Written exercise:
Gather, from the listing beneath this task, every line holding the string "materials".

-- Begin Data to process --

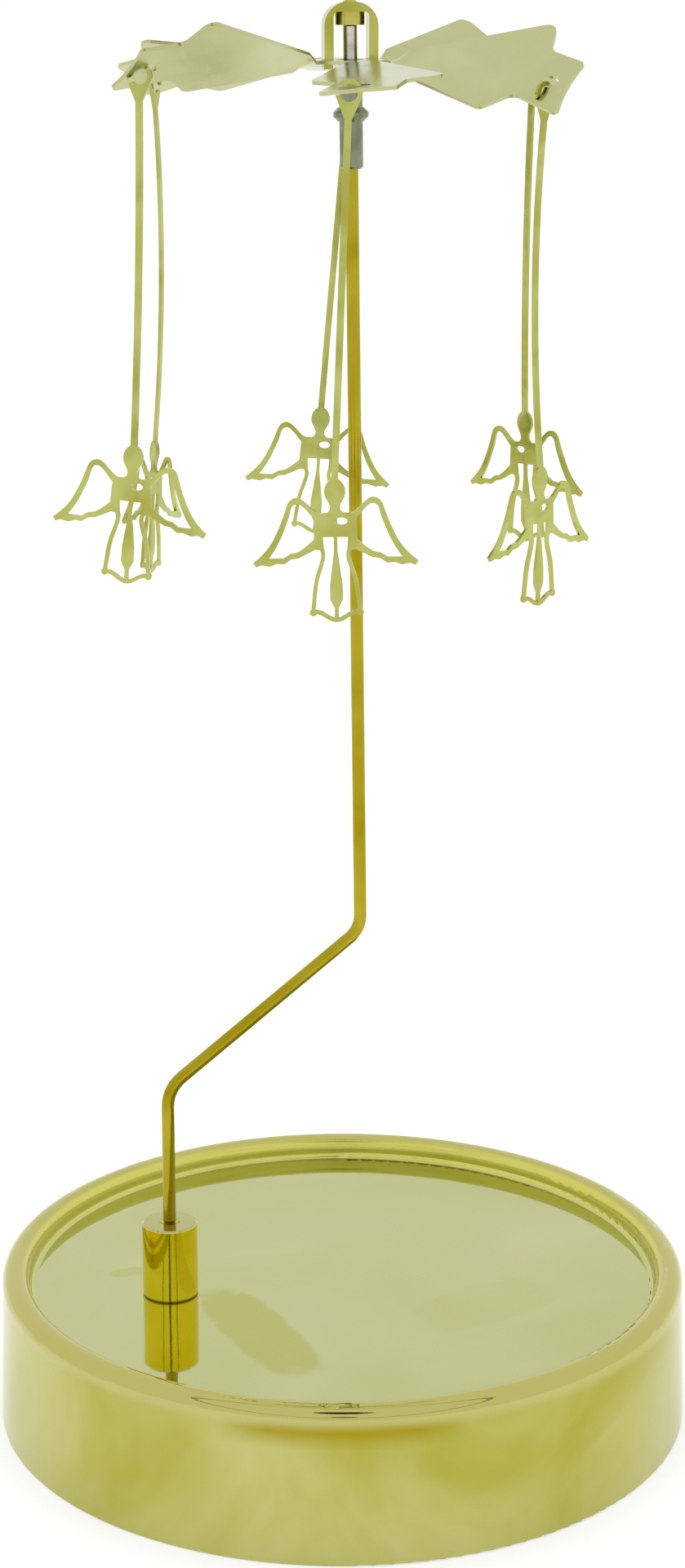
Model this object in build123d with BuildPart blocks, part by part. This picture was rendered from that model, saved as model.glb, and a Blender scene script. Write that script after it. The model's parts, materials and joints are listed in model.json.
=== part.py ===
"""Spinning angel carousel for a tealight.

A bladed rotor turns on a needle at the top of a cranked rod, and six flat angels hang
from its arms. The rod plugs into a turned socket on a pressed round tray.
Millimetres, +Z up, origin at the centre of the tray's underside, -Y towards the viewer.
"""

import os
from math import cos, radians, sin

from build123d import *

os.makedirs("parts", exist_ok=True)

# Tray, pressed from one sheet with a rolled rim, a sunk plate and a folded hem
tray_rim_radius = 41.0
skirt_flare = 0.5
tray_height = 18.7
tray_sheet = 0.6
rim_width = 3.2
rim_outer_bend = 1.4
rim_inner_bend = 1.15
plate_height = 16.0
plate_bend = 1.0
hem_width = 1.3
hem_height = 1.1
hem_edge_radius = 0.3

# Socket that holds the rod, fixed through the plate by a screw and washer
socket_x = -20.6
socket_y = -4.7
socket_radius = 3.3
socket_height = 9.15
socket_edge = 0.25
socket_mouth_radius = 1.25
socket_bore_depth = 5.2
tapped_hole_depth = 3.4
screw_radius = 1.25
screw_reach = 2.9
screw_tip_chamfer = 0.25
screw_head_radius = 2.3
screw_head_height = 1.5
screw_head_round = 0.6
screw_slot_width = 0.6
screw_slot_depth = 0.7
washer_radius = 3.0
washer_thickness = 0.4

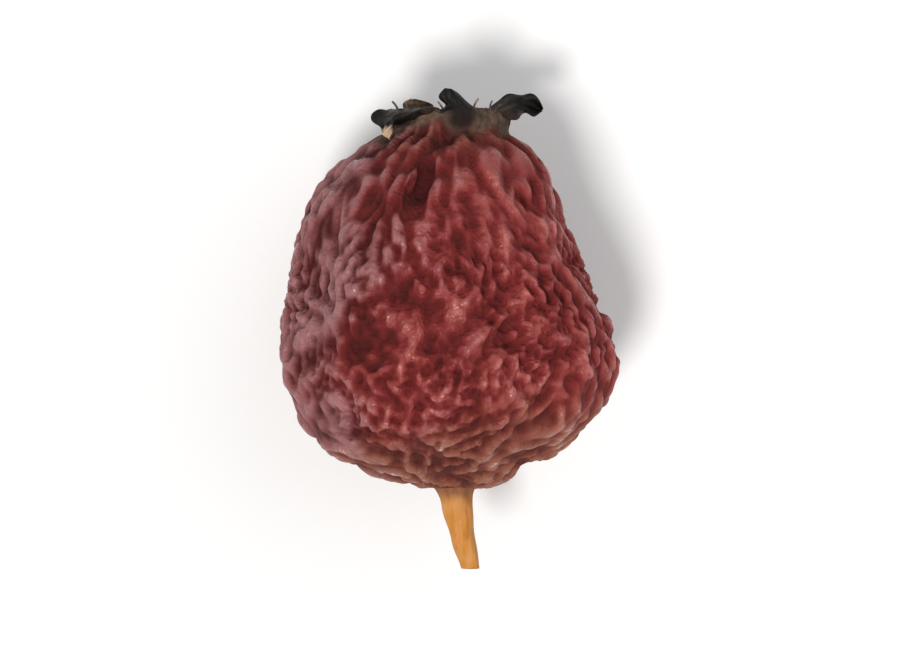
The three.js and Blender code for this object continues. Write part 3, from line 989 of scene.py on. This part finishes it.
def stamen_tree(material):
    """Nodes that stand bent filaments round a ring, and the identifiers of their named inputs."""
    tree = bpy.data.node_groups.new("Stamens round a ring", "GeometryNodeTree")
    kinds = {"Count": "Int", "Ring Radius": "Float", "Length": "Float", "Slimness": "Float",
             "Place": "Vector", "Seed": "Int"}

    def socket(name, kind, side):
        return tree.interface.new_socket(name=name, in_out=side, socket_type="NodeSocket" + kind).identifier

    known = {name: socket(name, kind, "INPUT") for name, kind in kinds.items()}
    socket("Geometry", "Geometry", "OUTPUT")
    nodes = Nodes(tree)
    given = tree.nodes.new("NodeGroupInput")

    def wanted(name):
        return Value(nodes, given.outputs[name])

    def random(kind, low, high, output, first):
        """A random value for each point. The lower bound is the node's input number first."""
        inputs = {first: low, first + 1: high, "Seed": wanted("Seed")}
        return nodes.add("FunctionNodeRandomValue", inputs, output, data_type=kind)

    bow = nodes.add("GeometryNodeCurveQuadraticBezier", {
        "Resolution": 9, "Start": (0.0, 0.0, -0.12), "Middle": (-0.12, 0.05, 0.55), "End": (0.3, 0.0, 1.0)})
    reach = nodes.add("GeometryNodeSplineParameter", {}, "Factor")
    bow = nodes.add("GeometryNodeSetCurveRadius", {"Curve": bow, "Radius": 1 - 0.45 * reach})
    section = nodes.add("GeometryNodeCurvePrimitiveCircle", {"Resolution": 7, "Radius": wanted("Slimness")})
    filament = nodes.add("GeometryNodeCurveToMesh", {
        "Curve": bow, "Profile Curve": section, "Fill Caps": True})
    ring = nodes.add("GeometryNodeMeshCircle", {"Vertices": wanted("Count"), "Radius": wanted("Ring Radius")})
    shake = random("FLOAT_VECTOR", (-0.09 * MM, -0.09 * MM, -0.04 * MM),
                   (0.09 * MM, 0.09 * MM, 0.02 * MM), 0, 0)
    ring = nodes.add("GeometryNodeSetPosition", {"Geometry": ring, "Offset": shake})
    outwards = nodes.add("GeometryNodeInputPosition", {})
    facing = nodes.add("FunctionNodeAlignRotationToVector", {"Vector": outwards}, axis="X", pivot_axis="Z")
    lean = random("FLOAT_VECTOR", (-0.6, -0.5, -0.9), (0.6, 0.75, 0.9), 0, 0)
    lean = nodes.add("FunctionNodeEulerToRotation", {0: lean})
    facing = nodes.add("FunctionNodeRotateRotation", {"Rotation": facing, "Rotate By": lean},
                       rotation_space="LOCAL")
    share = random("FLOAT", 0.35, 1.0, 1, 2)
    placed = nodes.add("GeometryNodeInstanceOnPoints", {
        "Points": ring, "Instance": filament, "Rotation": facing, "Scale": share * wanted("Length")})
    upright = nodes.add("GeometryNodeTransform", {
        "Geometry": placed, "Translation": wanted("Place"), "Rotation": (-math.pi / 2, 0.0, 0.0)})
    real = nodes.add("GeometryNodeRealizeInstances", {"Geometry": upright})
    smooth = nodes.add("GeometryNodeSetShadeSmooth", {"Geometry": real, "Shade Smooth": True})
    finished = nodes.add("GeometryNodeSetMaterial", {"Geometry": smooth, "Material": material})
    nodes.add("NodeGroupOutput", {"Geometry": finished})
    return tree, known


def build_stamens(scene):
    sizes = scene.haw_sizes
    tree, known = stamen_tree(style_material(scene.haw_colours))
    carrier = put("stamen_carrier", bpy.data.meshes.new("stamen_carrier"))
    modifier = carrier.modifiers.new("Stamens", "NODES")
    modifier.node_group = tree
    side, up = axis_at(RING_STATION)
    middle = (np.array([side, RING_STATION, up]) + SHIFT) * MM
    settings = {"Count": sizes.stamens, "Ring Radius": STAMENS["ring"] * MM, "Length": sizes.stamen_length,
                "Slimness": STAMENS["radius"] * MM / sizes.stamen_length, "Place": middle.tolist(),
                "Seed": STAMENS["seed"]}
    for name, value in settings.items():
        modifier[known[name]] = value
    bpy.context.view_layer.update()
    drawn = carrier.evaluated_get(bpy.context.evaluated_depsgraph_get())
    mesh = bpy.data.meshes.new_from_object(drawn)
    if not mesh.polygons:
        raise RuntimeError("the stamen nodes made no filaments")
    bpy.data.objects.remove(carrier)
    mesh.name = "stamens"
    piece = put("stamens", mesh)
    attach(piece, BODY)


def build_floor():
    bpy.ops.mesh.primitive_plane_add(size=3.0, location=(0.0, 0.0, 0.0))
    floor = bpy.context.object
    floor.name = "floor"
    floor.data.materials.append(floor_material())


def build_lamps():
    for name, direction, strength, softness, colour in LAMPS:
        data = bpy.data.lights.new(name, "SUN")
        data.energy = strength
        data.angle = math.radians(softness)
        data.color = colour
        put(name, data).rotation_euler = Vector(direction).to_track_quat("Z", "Y").to_euler()


def build_sky(scene):
    """A white world, which lights less brightly than it looks."""
    world = bpy.data.worlds.new("white studio")
    world.use_nodes = True
    world.node_tree.nodes.clear()
    nodes = Nodes(world.node_tree)
    strength = seen_rays(nodes) * SKY_SEEN + SKY_LIGHT
    sky = nodes.add("ShaderNodeBackground", {"Color": WHITE, "Strength": strength})
    nodes.add("ShaderNodeOutputWorld", {"Surface": sky})
    scene.world = world


def build_camera(scene):
    """A camera straight above the middle of the berry."""
    low, high = (Vector(corner) for corner in CAD_BOX)
    middle = (low + high) / 2
    data = bpy.data.cameras.new("camera")
    data.lens = 150
    data.clip_start = 0.002
    data.clip_end = 20.0
    scene.camera = put("camera", data)
    scene.camera.location = (middle.x, middle.y, middle.z + CAMERA_RISE)
    scene.view_settings.view_transform = "Standard"


def build_stage(scene):
    build_floor()
    build_lamps()
    build_sky(scene)
    build_camera(scene)


# ---- add-on

class Builds:
    """What the operators share: each builds its own part of the scene."""

    def execute(self, context):
        self.build(context.scene)
        return {"FINISHED"}


class HAW_OT_fruit(Builds, Operator):
    """Build the wrinkled fruit with its ring and cup"""
    bl_idname = "haw.fruit"
    bl_label = "Fruit"
    build = staticmethod(build_fruit)


class HAW_OT_stem(Builds, Operator):
    """Build the stem stub"""
    bl_idname = "haw.stem"
    bl_label = "Stem"
    build = staticmethod(build_stem)


class HAW_OT_sepals(Builds, Operator):
    """Build the five sepals of the crown"""
    bl_idname = "haw.sepals"
    bl_label = "Sepals"
    build = staticmethod(build_sepals)


class HAW_OT_style(Builds, Operator):
    """Build the withered style in the cup"""
    bl_idname = "haw.style"
    bl_label = "Style"
    build = staticmethod(build_style)


class HAW_OT_stamens(Builds, Operator):
    """Build the withered filaments round the ring"""
    bl_idname = "haw.stamens"
    bl_label = "Stamens"
    build = staticmethod(build_stamens)


class HAW_OT_stage(Builds, Operator):
    """Set up the floor, the lamps, the sky and the camera"""
    bl_idname = "haw.stage"
    bl_label = "Stage"
    build = staticmethod(build_stage)


class HAW_PT_panel(Panel):
    """The berry's sizes and colours, and a button for each piece"""
    bl_idname = "HAW_PT_panel"
    bl_label = "Dried hawthorn berry"
    bl_space_type = "VIEW_3D"
    bl_region_type = "UI"
    bl_category = "Haw"

    def draw(self, context):
        for settings in (context.scene.haw_sizes, context.scene.haw_colours):
            box = self.layout.box()
            for name in settings.bl_rna.properties.keys():
                if name not in ("rna_type", "name"):
                    box.prop(settings, name)
        for operator in OPERATORS:
            self.layout.operator(operator.bl_idname)


OPERATORS = (HAW_OT_fruit, HAW_OT_stem, HAW_OT_sepals, HAW_OT_style, HAW_OT_stamens, HAW_OT_stage)
CLASSES = (HawSizes, HawColours, *OPERATORS, HAW_PT_panel)


def register():
    for item in CLASSES:
        bpy.utils.register_class(item)
    bpy.types.Scene.haw_sizes = PointerProperty(type=HawSizes)
    bpy.types.Scene.haw_colours = PointerProperty(type=HawColours)


def unregister():
    del bpy.types.Scene.haw_colours
    del bpy.types.Scene.haw_sizes
    for item in reversed(CLASSES):
        bpy.utils.unregister_class(item)


def main():
    register()
    bpy.ops.haw.fruit()
    bpy.ops.haw.stem()
    bpy.ops.haw.sepals()
    bpy.ops.haw.style()
    bpy.ops.haw.stamens()
    bpy.ops.haw.stage()


if __name__ == "__main__":
    main()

-- End Data to process --

Response for this exercise:
Model this object in build123d with BuildPart blocks, part by part. This picture was rendered from that model, saved as model.glb, and a Blender scene script. Write that script after it. The model's parts, materials and joints are listed in model.json.
    floor.data.materials.append(floor_material())